Alexandre Lacroix publié le 10 min

Les femmes seraient plus douces et manqueraient de sens de l’orientation, les hommes seraient plus forts, notamment en politique et en mathématiques… Des clichés, bien sûr ! Mais si l’on cherche à définir la différence, on s’aperçoit qu’il s’agit d’un problème scientifique et philosophique d’une difficulté redoutable.

C’est, à première vue, un fait évident et incontournable : il y a des hommes et des femmes. Nous en faisons chaque jour l’expérience. Quand un enfant naît, rappelle le psychanalyste Jean-Bertrand Pontalis, surgissent « deux questions, inéluctables : fille ou garçon ? Comment s’appelle-t-il (ou elle) ? » Le sexe, comme l’état civil, sont posés au fondement même de l’identité de chacun.

Mais cette assignation d’une identité sexuelle au nouveau-né n’est pas sans conséquence.
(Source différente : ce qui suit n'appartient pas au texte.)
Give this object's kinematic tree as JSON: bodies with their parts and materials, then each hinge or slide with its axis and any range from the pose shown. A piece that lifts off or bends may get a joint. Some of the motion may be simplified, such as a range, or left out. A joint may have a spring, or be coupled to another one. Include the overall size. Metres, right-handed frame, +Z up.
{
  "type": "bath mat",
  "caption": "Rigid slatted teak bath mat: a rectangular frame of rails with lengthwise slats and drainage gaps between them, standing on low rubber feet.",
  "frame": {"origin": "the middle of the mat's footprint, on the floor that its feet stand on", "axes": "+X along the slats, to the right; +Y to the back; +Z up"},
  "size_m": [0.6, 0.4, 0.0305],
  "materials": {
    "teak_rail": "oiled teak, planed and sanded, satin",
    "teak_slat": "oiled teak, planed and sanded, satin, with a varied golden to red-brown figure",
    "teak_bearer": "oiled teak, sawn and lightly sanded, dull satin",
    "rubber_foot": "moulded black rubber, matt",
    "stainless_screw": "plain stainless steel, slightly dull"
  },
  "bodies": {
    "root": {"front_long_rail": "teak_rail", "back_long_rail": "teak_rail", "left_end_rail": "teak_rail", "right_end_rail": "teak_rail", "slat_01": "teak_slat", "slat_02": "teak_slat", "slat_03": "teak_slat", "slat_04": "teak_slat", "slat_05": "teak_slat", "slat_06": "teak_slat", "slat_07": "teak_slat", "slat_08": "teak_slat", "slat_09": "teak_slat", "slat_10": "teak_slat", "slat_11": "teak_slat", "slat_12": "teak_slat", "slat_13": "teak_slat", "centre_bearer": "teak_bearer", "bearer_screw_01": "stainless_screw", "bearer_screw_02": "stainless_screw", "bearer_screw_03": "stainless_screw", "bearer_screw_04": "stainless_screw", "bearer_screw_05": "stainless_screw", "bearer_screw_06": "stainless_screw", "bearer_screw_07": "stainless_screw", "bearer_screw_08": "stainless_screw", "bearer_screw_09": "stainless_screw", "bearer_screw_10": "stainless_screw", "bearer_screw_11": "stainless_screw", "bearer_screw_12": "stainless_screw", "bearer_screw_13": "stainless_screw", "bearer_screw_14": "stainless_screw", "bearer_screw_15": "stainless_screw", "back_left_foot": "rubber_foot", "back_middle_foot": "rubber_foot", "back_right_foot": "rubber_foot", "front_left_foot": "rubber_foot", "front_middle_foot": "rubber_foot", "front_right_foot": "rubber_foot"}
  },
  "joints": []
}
Du point de vue culturel, social, économique et politique, des statuts et des rôles bien précis sont attribués à chaque sexe. Les attentes vis-à-vis de la petite fille ou du petit garçon, tant en termes de qualités personnelles que de carrière, diffèrent : chacun ses habits, sa coiffure, son type de jeux… L’éducation a souvent pour fonction de consolider l’écart, de confirmer la différence.
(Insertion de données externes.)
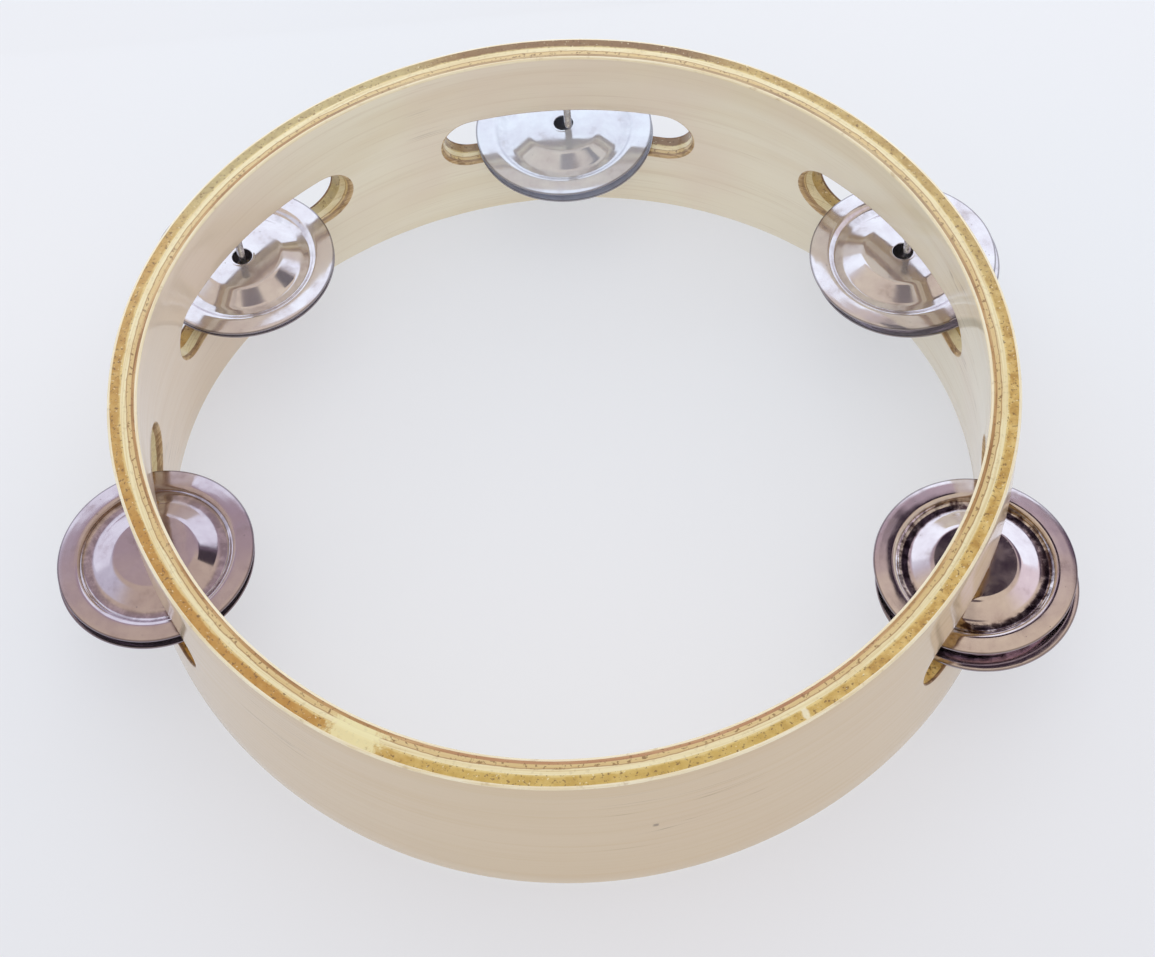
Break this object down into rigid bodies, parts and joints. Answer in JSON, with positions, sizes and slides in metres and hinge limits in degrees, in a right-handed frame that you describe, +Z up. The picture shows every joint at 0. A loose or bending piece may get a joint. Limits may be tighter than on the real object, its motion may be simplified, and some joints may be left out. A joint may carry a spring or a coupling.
{
  "type": "headless tambourine",
  "caption": "Headless wooden tambourine: a bent plywood hoop with slots, each crossed by a pin that carries a pair of loose pressed-steel jingles.",
  "frame": {"origin": "middle of the footprint, jingles included, on the surface under the hoop's lower edge", "axes": "+Z up, square to the hoop's plane; -Y towards the plain grip stretch; +X to the right seen from the grip side"},
  "size_m": [0.231, 0.2236, 0.053],
  "materials": {
    "face_veneer": "pale birch face veneer under clear gloss lacquer",
    "golden_core": "golden-brown end grain of the outer core ply, lacquered",
    "pale_core": "pale yellow long grain of the middle core ply, lacquered",
    "brown_crossband": "thin brown crossband, lacquered",
    "pin_steel": "bright drawn steel wire",
    "jingle_steel": "bright nickel-plated pressed sheet, lightly scratched and tarnished"
  },
  "bodies": {
    "hoop": {"ply_outer_veneer": "face_veneer", "ply_outer_core": "golden_core", "ply_middle_core": "pale_core", "ply_inner_crossband": "brown_crossband", "ply_inner_veneer": "face_veneer", "pin_right_front": "pin_steel", "pin_right_back": "pin_steel", "pin_back": "pin_steel", "pin_left_back": "pin_steel", "pin_left_front": "pin_steel"},
    "jingle_right_front_lower": {"jingle_right_front_lower": "jingle_steel"},
    "jingle_right_front_upper": {"jingle_right_front_upper": "jingle_steel"},
    "jingle_right_back_lower": {"jingle_right_back_lower": "jingle_steel"},
    "jingle_right_back_upper": {"jingle_right_back_upper": "jingle_steel"},
    "jingle_back_lower": {"jingle_back_lower": "jingle_steel"},
    "jingle_back_upper": {"jingle_back_upper": "jingle_steel"},
    "jingle_left_back_lower": {"jingle_left_back_lower": "jingle_steel"},
    "jingle_left_back_upper": {"jingle_left_back_upper": "jingle_steel"},
    "jingle_left_front_lower": {"jingle_left_front_lower": "jingle_steel"},
    "jingle_left_front_upper": {"jingle_left_front_upper": "jingle_steel"}
  },
  "joints": [
    {"name": "right_front_lower_spin", "type": "hinge", "parent": "hoop", "child": "jingle_right_front_lower", "pos_m": [0.09277, -0.0538, 0.02078], "axis": [0.0236, -0.0114, 0.9997], "continuous": true},
    {"name": "right_front_upper_slide", "type": "slide", "parent": "hoop", "child": "jingle_right_front_upper", "axis": [0, 0, 1], "range_m": [0, 0.0084]},
    {"name": "right_back_lower_spin", "type": "hinge", "parent": "hoop", "child": "jingle_right_back_lower", "pos_m": [0.09039, 0.03783, 0.0207], "axis": [-0.0153, -0.0084, 0.9998], "continuous": true},
    {"name": "right_back_upper_slide", "type": "slide", "parent": "hoop", "child": "jingle_right_back_upper", "axis": [0, 0, 1], "range_m": [0, 0.0086]},
    {"name": "back_lower_spin", "type": "hinge", "parent": "hoop", "child": "jingle_back_lower", "pos_m": [0.00909, 0.08884, 0.02053], "axis": [0, 0, 1], "continuous": true},
    {"name": "back_upper_slide", "type": "slide", "parent": "hoop", "child": "jingle_back_upper", "axis": [0, 0, 1], "range_m": [0, 0.0088]},
    {"name": "left_back_lower_spin", "type": "hinge", "parent": "hoop", "child": "jingle_left_back_lower", "pos_m": [-0.07396, 0.05393, 0.0207], "axis": [0.0135, -0.011, 0.9998], "continuous": true},
    {"name": "left_back_upper_slide", "type": "slide", "parent": "hoop", "child": "jingle_left_back_upper", "axis": [0, 0, 1], "range_m": [0, 0.0086]},
    {"name": "left_front_lower_spin", "type": "hinge", "parent": "hoop", "child": "jingle_left_front_lower", "pos_m": [-0.09272, -0.03157, 0.02078], "axis": [-0.0255, -0.0058, 0.9997], "continuous": true},
    {"name": "left_front_upper_slide", "type": "slide", "parent": "hoop", "child": "jingle_left_front_upper", "axis": [0, 0, 1], "range_m": [0, 0.0084]}
  ]
}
Plus encore, l’opposition entre l’homme et la femme est un schéma de pensée dont nous avons tendance à faire un usage étendu, voire universel. Dans La Domination masculine, Pierre Bourdieu dresse une liste de contraires : haut/bas, dessus/dessous, devant/derrière, droite/gauche, droit/courbe, sec/humide, dur/mou, clair/obscur, dehors/dedans, etc. Dans chacun de ces couples, le premier terme a tendance à recevoir une connotation masculine et positive, et le second, féminine et négative. Ces observations valent pour la société des Berbères de Kabylie, que Pierre Bourdieu étudie notamment, mais elles ont également une portée plus générale. C’est autour de l’opposition des sexes que s’établit la répartition des choses et des activités au sein de l’espace social. 
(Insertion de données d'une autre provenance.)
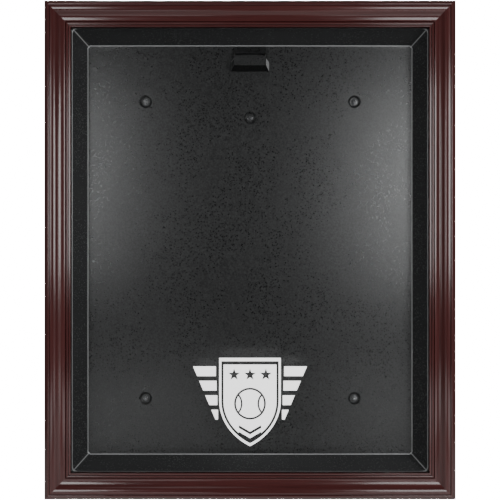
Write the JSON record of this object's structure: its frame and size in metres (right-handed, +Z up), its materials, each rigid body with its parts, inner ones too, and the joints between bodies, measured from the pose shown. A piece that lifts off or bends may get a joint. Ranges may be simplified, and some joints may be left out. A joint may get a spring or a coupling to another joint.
{
  "type": "jersey display frame",
  "caption": "Wall case for a folded jersey: mitred moulded wood door with a clear sheet, hinged on a shallow wood case lined with a black moulded tray",
  "frame": {"origin": "middle of the back board's rear face, where the case lies against the wall", "axes": "+Z up, +X to the right of somebody facing the case, the front door faces -Y and the wall is at +Y"},
  "size_m": [0.88, 0.0889, 1.0668],
  "materials": {
    "mahogany": "stained and lacquered, satin",
    "acrylic": "clear polished acrylic sheet",
    "white_film": "white printed film",
    "black_tray": "black ABS with a fine haircell grain",
    "black_stop": "black extruded plastic strip",
    "zinc_steel": "bright zinc plated",
    "dark_screw": "black oxide",
    "antique_brass": "antique brass plated steel",
    "hardboard": "tempered hardboard",
    "magnet": "nickel plated",
    "clear_rubber": "soft translucent dot"
  },
  "bodies": {
    "case": {"case_rail_top": "mahogany", "case_rail_bottom": "mahogany", "case_side_left": "mahogany", "case_side_right": "mahogany", "case_corner_nails": "zinc_steel", "tray": "black_tray", "tray_flange_screws": "dark_screw", "tray_screws": "dark_screw", "back_board": "hardboard", "back_board_screws": "zinc_steel", "hinge_case_leaves": "antique_brass", "hinge_case_screws": "antique_brass", "hinge_pins": "antique_brass", "catch_magnets": "magnet", "door_bumpers": "clear_rubber", "hanger_plates": "zinc_steel", "hanger_plate_screws": "zinc_steel"},
    "door": {"door_rail_top": "mahogany", "door_rail_bottom": "mahogany", "door_stile_left": "mahogany", "door_stile_right": "mahogany", "door_corner_nails": "zinc_steel", "acrylic_panel": "acrylic", "glazing_stop_top": "black_stop", "glazing_stop_bottom": "black_stop", "glazing_stop_left": "black_stop", "glazing_stop_right": "black_stop", "glazing_stop_pins": "zinc_steel", "emblem_print": "white_film", "hinge_door_leaves": "antique_brass", "hinge_door_screws": "antique_brass", "catch_strikes": "zinc_steel", "catch_strike_screws": "zinc_steel"}
  },
  "joints": [
    {"name": "door_hinge", "type": "hinge", "parent": "case", "child": "door", "pos_m": [-0.4366, -0.0627, 0], "axis": [0, 0, -1], "range_deg": [0, 120]}
  ]
}
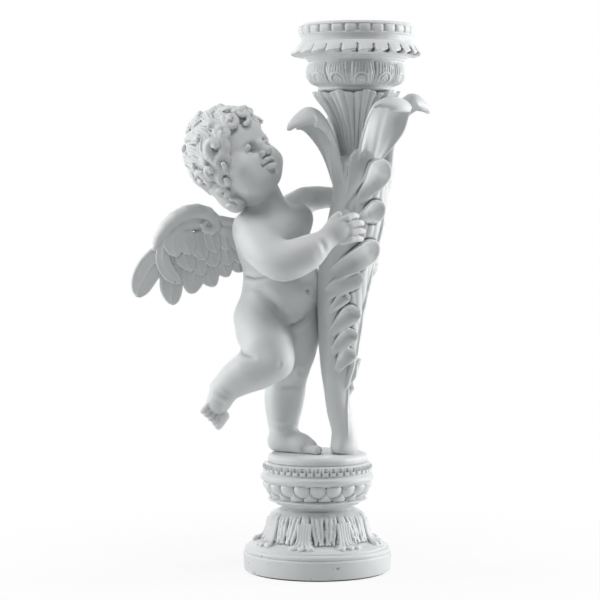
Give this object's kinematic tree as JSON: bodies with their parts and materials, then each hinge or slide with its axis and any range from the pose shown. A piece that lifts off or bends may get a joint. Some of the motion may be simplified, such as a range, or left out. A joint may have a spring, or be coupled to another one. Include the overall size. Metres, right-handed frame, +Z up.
{
  "type": "candlestick figurine",
  "caption": "Winged cherub figurine steadying a leaf-clad horn on a round moulded pedestal; the horn carries a flanged cup with a lift-out pan for a pillar candle.",
  "frame": {"origin": "on the floor under the middle of the round plinth", "axes": "+Z up; -Y is the front, from which the cherub stands to the left of the horn; +X to the right"},
  "size_m": [0.2622, 0.1996, 0.5],
  "materials": {
    "cast_resin": "matte, fine cast grain, unpainted white",
    "pan_steel": "pressed tinned steel, satin",
    "pin_steel": "drawn, dull",
    "zinc_steel": "zinc plated, satin",
    "felt": "pressed wool felt"
  },
  "bodies": {
    "figurine": {"anchor_nut": "zinc_steel", "ankle_rod": "pin_steel", "cup_bowl": "cast_resin", "cup_crown": "cast_resin", "cup_nut": "zinc_steel", "cup_stud": "zinc_steel", "cup_washer": "zinc_steel", "curled_leaf_back": "cast_resin", "curled_leaf_front": "cast_resin", "curled_leaf_left": "cast_resin", "curled_leaf_right": "cast_resin", "felt_pad": "felt", "figure_slab": "cast_resin", "head": "cast_resin", "hip_pins": "pin_steel", "horn_foot_pin": "pin_steel", "horn_stem": "cast_resin", "left_arm": "cast_resin", "left_wing": "cast_resin", "neck_pin": "pin_steel", "pedestal_bowl": "cast_resin", "plinth": "cast_resin", "raised_leg": "cast_resin", "right_arm": "cast_resin", "right_wing": "cast_resin", "shell_collar": "cast_resin", "shoulder_pins": "pin_steel", "standing_leg": "cast_resin", "tie_nut": "zinc_steel", "tie_rod": "zinc_steel", "tie_washer": "zinc_steel", "torso": "cast_resin", "wing_pins": "pin_steel"},
    "pan": {"candle_pan": "pan_steel"}
  },
  "joints": [
    {"name": "candle_pan_lift", "type": "slide", "parent": "figurine", "child": "pan", "axis": [0, 0, 1], "range_m": [0, 0.03]}
  ]
}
Jusqu’à l’essor des mouvements féministes, qui a suivi la parution du Deuxième Sexe de Simone de Beauvoir en 1949, le problème des fondements de la différence des sexes a peu ou prou été considéré comme allant de soi. Or, quand les femmes ont commencé à militer pour une égalité de statut avec les hommes, elles n’ont pas seulement posé une revendication politique, elles ont également soulevé un problème philosophique : qu’est-ce qu’un homme ? Qu’est-ce qu’une femme ? Y a-t-il entre eux une différence d’essence, une inégalité naturelle qui justifierait l’ancienneté et l’universalité de la domination masculine ?

« Le débat est polarisé : soit on s'appuie sur l'absence de critères pour faire voler en éclats les catégories, soit on réaffirme les rôles traditionnels. »

Essayons de passer en revue les critères qu’on a coutume d’avancer pour distinguer l’homme et la femme, et d’examiner leur degré de pertinence. À la naissance ou dès l’échographie, le constat de l’identité sexuelle se fait sur la base d’une observation anatomique. Filles et garçons n’ont pas le même corps : cette règle, ne tenant pas compte des hermaphrodites, vaut pour 4 999 cas sur 5 000. Par la suite, on a tendance à extrapoler cette différence anatomique pour reconnaître hommes et femmes d’après leur allure extérieure. Et l’on ne se trompe pas, sauf dans les cas assez rares de physiques ambigus ou de travestissements. Cependant, -il semble qu’on puisse invoquer un argument biologique plus -puissant que la simple dissemblance : le sexe serait… génétique. -La femme possède deux chromosomes X, l’homme un chromosome X et un autre plus petit, Y. Cette loi générale est néanmoins incomplète. En réalité, le codage de l’identité sexuelle au niveau des gènes est plus complexe qu’on ne le pense et, en tout cas, il n’a rien de binaire : il admet de nombreux cas particuliers, dont certains sont assez répandus dans la population, même s’il ne se traduisent par aucun symptôme. Résumons-nous : chez l’humain, avec les hermaphrodites, il existe trois sexes du point de vue anatomique et, en tenant compte des principales anomalies, huit formules chromosomiques de l’identité sexuelle. Quand nous disons : « C’est un garçon ou une fille », nous procédons donc à une opération de simplification de la diversité naturelle.